**WHAT THE EXERCISE ASKS:**
What follows is a listing. Return every line of it exactly.

# # # # #

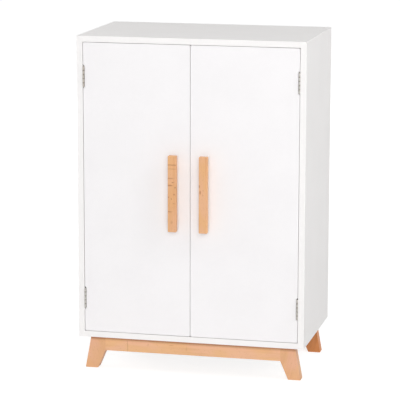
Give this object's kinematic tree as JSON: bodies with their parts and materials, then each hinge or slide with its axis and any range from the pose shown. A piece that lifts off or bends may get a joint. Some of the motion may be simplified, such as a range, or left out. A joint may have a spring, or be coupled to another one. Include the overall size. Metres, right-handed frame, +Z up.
{
  "type": "storage cabinet",
  "caption": "Small white two-door storage cabinet on raked beech leg frames, with wooden bar handles, butt-hinged flush doors, shelves on pins and a magnetic catch.",
  "frame": {"origin": "on the floor, at the middle of the object's bounding box seen from above", "axes": "+Z up, -Y out of the front where the doors and handles are, +X to the right of someone facing the doors"},
  "size_m": [0.34, 0.222, 0.5],
  "materials": {
    "painted_board": "smooth satin white paint on fibreboard, edges slightly eased",
    "back_board": "white faced hardboard",
    "beech": "clear satin lacquer on solid beech, fine flecks and straight grain",
    "dowel_birch": "raw turned birch",
    "hinge_steel": "satin nickel plated steel, slightly warm",
    "zinc_steel": "bright zinc plated steel",
    "catch_plastic": "moulded white plastic"
  },
  "bodies": {
    "cabinet": {"top_panel": "painted_board", "bottom_panel": "painted_board", "left_side_panel": "painted_board", "right_side_panel": "painted_board", "lower_shelf": "painted_board", "upper_shelf": "painted_board", "back_panel": "back_board", "front_rail": "beech", "front_left_leg": "beech", "front_right_leg": "beech", "rear_rail": "beech", "rear_left_leg": "beech", "rear_right_leg": "beech", "left_lower_hinge_frame_leaf": "hinge_steel", "left_lower_hinge_pin": "hinge_steel", "left_lower_front_shelf_pin": "zinc_steel", "left_lower_rear_shelf_pin": "zinc_steel", "left_upper_hinge_frame_leaf": "hinge_steel", "left_upper_hinge_pin": "hinge_steel", "left_upper_front_shelf_pin": "zinc_steel", "left_upper_rear_shelf_pin": "zinc_steel", "left_bottom_front_dowel": "dowel_birch", "left_bottom_rear_dowel": "dowel_birch", "left_top_front_dowel": "dowel_birch", "left_top_rear_dowel": "dowel_birch", "left_front_base_screw": "zinc_steel", "left_rear_base_screw": "zinc_steel", "right_lower_hinge_frame_leaf": "hinge_steel", "right_lower_hinge_pin": "hinge_steel", "right_lower_front_shelf_pin": "zinc_steel", "right_lower_rear_shelf_pin": "zinc_steel", "right_upper_hinge_frame_leaf": "hinge_steel", "right_upper_hinge_pin": "hinge_steel", "right_upper_front_shelf_pin": "zinc_steel", "right_upper_rear_shelf_pin": "zinc_steel", "right_bottom_front_dowel": "dowel_birch", "right_bottom_rear_dowel": "dowel_birch", "right_top_front_dowel": "dowel_birch", "right_top_rear_dowel": "dowel_birch", "right_front_base_screw": "zinc_steel", "right_rear_base_screw": "zinc_steel", "catch_housing": "catch_plastic"},
    "left_door": {"left_door": "painted_board", "left_handle": "beech", "left_strike_plate": "hinge_steel", "left_lower_handle_spacer": "beech", "left_lower_handle_screw": "zinc_steel", "left_lower_hinge_door_leaf": "hinge_steel", "left_upper_handle_spacer": "beech", "left_upper_handle_screw": "zinc_steel", "left_upper_hinge_door_leaf": "hinge_steel"},
    "right_door": {"right_door": "painted_board", "right_handle": "beech", "right_strike_plate": "hinge_steel", "right_lower_handle_spacer": "beech", "right_lower_handle_screw": "zinc_steel", "right_lower_hinge_door_leaf": "hinge_steel", "right_upper_handle_spacer": "beech", "right_upper_handle_screw": "zinc_steel", "right_upper_hinge_door_leaf": "hinge_steel"}
  },
  "joints": [
    {"name": "left_door_hinge", "type": "hinge", "parent": "cabinet", "child": "left_door", "pos_m": [-0.15975, -0.0936, 0.275], "axis": [0, 0, -1], "range_deg": [0, 180]},
    {"name": "right_door_hinge", "type": "hinge", "parent": "cabinet", "child": "right_door", "pos_m": [0.15975, -0.0936, 0.275], "axis": [0, 0, 1], "range_deg": [0, 180]}
  ]
}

# # # # #

**THE COMPLETED TASK:**
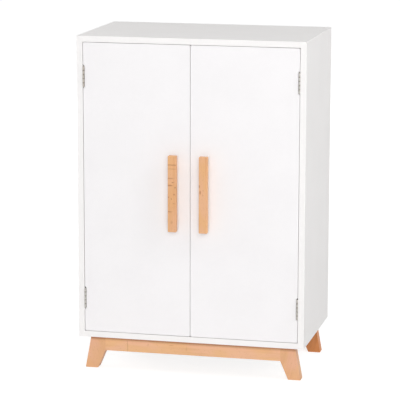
Give this object's kinematic tree as JSON: bodies with their parts and materials, then each hinge or slide with its axis and any range from the pose shown. A piece that lifts off or bends may get a joint. Some of the motion may be simplified, such as a range, or left out. A joint may have a spring, or be coupled to another one. Include the overall size. Metres, right-handed frame, +Z up.
{
  "type": "storage cabinet",
  "caption": "Small white two-door storage cabinet on raked beech leg frames, with wooden bar handles, butt-hinged flush doors, shelves on pins and a magnetic catch.",
  "frame": {"origin": "on the floor, at the middle of the object's bounding box seen from above", "axes": "+Z up, -Y out of the front where the doors and handles are, +X to the right of someone facing the doors"},
  "size_m": [0.34, 0.222, 0.5],
  "materials": {
    "painted_board": "smooth satin white paint on fibreboard, edges slightly eased",
    "back_board": "white faced hardboard",
    "beech": "clear satin lacquer on solid beech, fine flecks and straight grain",
    "dowel_birch": "raw turned birch",
    "hinge_steel": "satin nickel plated steel, slightly warm",
    "zinc_steel": "bright zinc plated steel",
    "catch_plastic": "moulded white plastic"
  },
  "bodies": {
    "cabinet": {"top_panel": "painted_board", "bottom_panel": "painted_board", "left_side_panel": "painted_board", "right_side_panel": "painted_board", "lower_shelf": "painted_board", "upper_shelf": "painted_board", "back_panel": "back_board", "front_rail": "beech", "front_left_leg": "beech", "front_right_leg": "beech", "rear_rail": "beech", "rear_left_leg": "beech", "rear_right_leg": "beech", "left_lower_hinge_frame_leaf": "hinge_steel", "left_lower_hinge_pin": "hinge_steel", "left_lower_front_shelf_pin": "zinc_steel", "left_lower_rear_shelf_pin": "zinc_steel", "left_upper_hinge_frame_leaf": "hinge_steel", "left_upper_hinge_pin": "hinge_steel", "left_upper_front_shelf_pin": "zinc_steel", "left_upper_rear_shelf_pin": "zinc_steel", "left_bottom_front_dowel": "dowel_birch", "left_bottom_rear_dowel": "dowel_birch", "left_top_front_dowel": "dowel_birch", "left_top_rear_dowel": "dowel_birch", "left_front_base_screw": "zinc_steel", "left_rear_base_screw": "zinc_steel", "right_lower_hinge_frame_leaf": "hinge_steel", "right_lower_hinge_pin": "hinge_steel", "right_lower_front_shelf_pin": "zinc_steel", "right_lower_rear_shelf_pin": "zinc_steel", "right_upper_hinge_frame_leaf": "hinge_steel", "right_upper_hinge_pin": "hinge_steel", "right_upper_front_shelf_pin": "zinc_steel", "right_upper_rear_shelf_pin": "zinc_steel", "right_bottom_front_dowel": "dowel_birch", "right_bottom_rear_dowel": "dowel_birch", "right_top_front_dowel": "dowel_birch", "right_top_rear_dowel": "dowel_birch", "right_front_base_screw": "zinc_steel", "right_rear_base_screw": "zinc_steel", "catch_housing": "catch_plastic"},
    "left_door": {"left_door": "painted_board", "left_handle": "beech", "left_strike_plate": "hinge_steel", "left_lower_handle_spacer": "beech", "left_lower_handle_screw": "zinc_steel", "left_lower_hinge_door_leaf": "hinge_steel", "left_upper_handle_spacer": "beech", "left_upper_handle_screw": "zinc_steel", "left_upper_hinge_door_leaf": "hinge_steel"},
    "right_door": {"right_door": "painted_board", "right_handle": "beech", "right_strike_plate": "hinge_steel", "right_lower_handle_spacer": "beech", "right_lower_handle_screw": "zinc_steel", "right_lower_hinge_door_leaf": "hinge_steel", "right_upper_handle_spacer": "beech", "right_upper_handle_screw": "zinc_steel", "right_upper_hinge_door_leaf": "hinge_steel"}
  },
  "joints": [
    {"name": "left_door_hinge", "type": "hinge", "parent": "cabinet", "child": "left_door", "pos_m": [-0.15975, -0.0936, 0.275], "axis": [0, 0, -1], "range_deg": [0, 180]},
    {"name": "right_door_hinge", "type": "hinge", "parent": "cabinet", "child": "right_door", "pos_m": [0.15975, -0.0936, 0.275], "axis": [0, 0, 1], "range_deg": [0, 180]}
  ]
}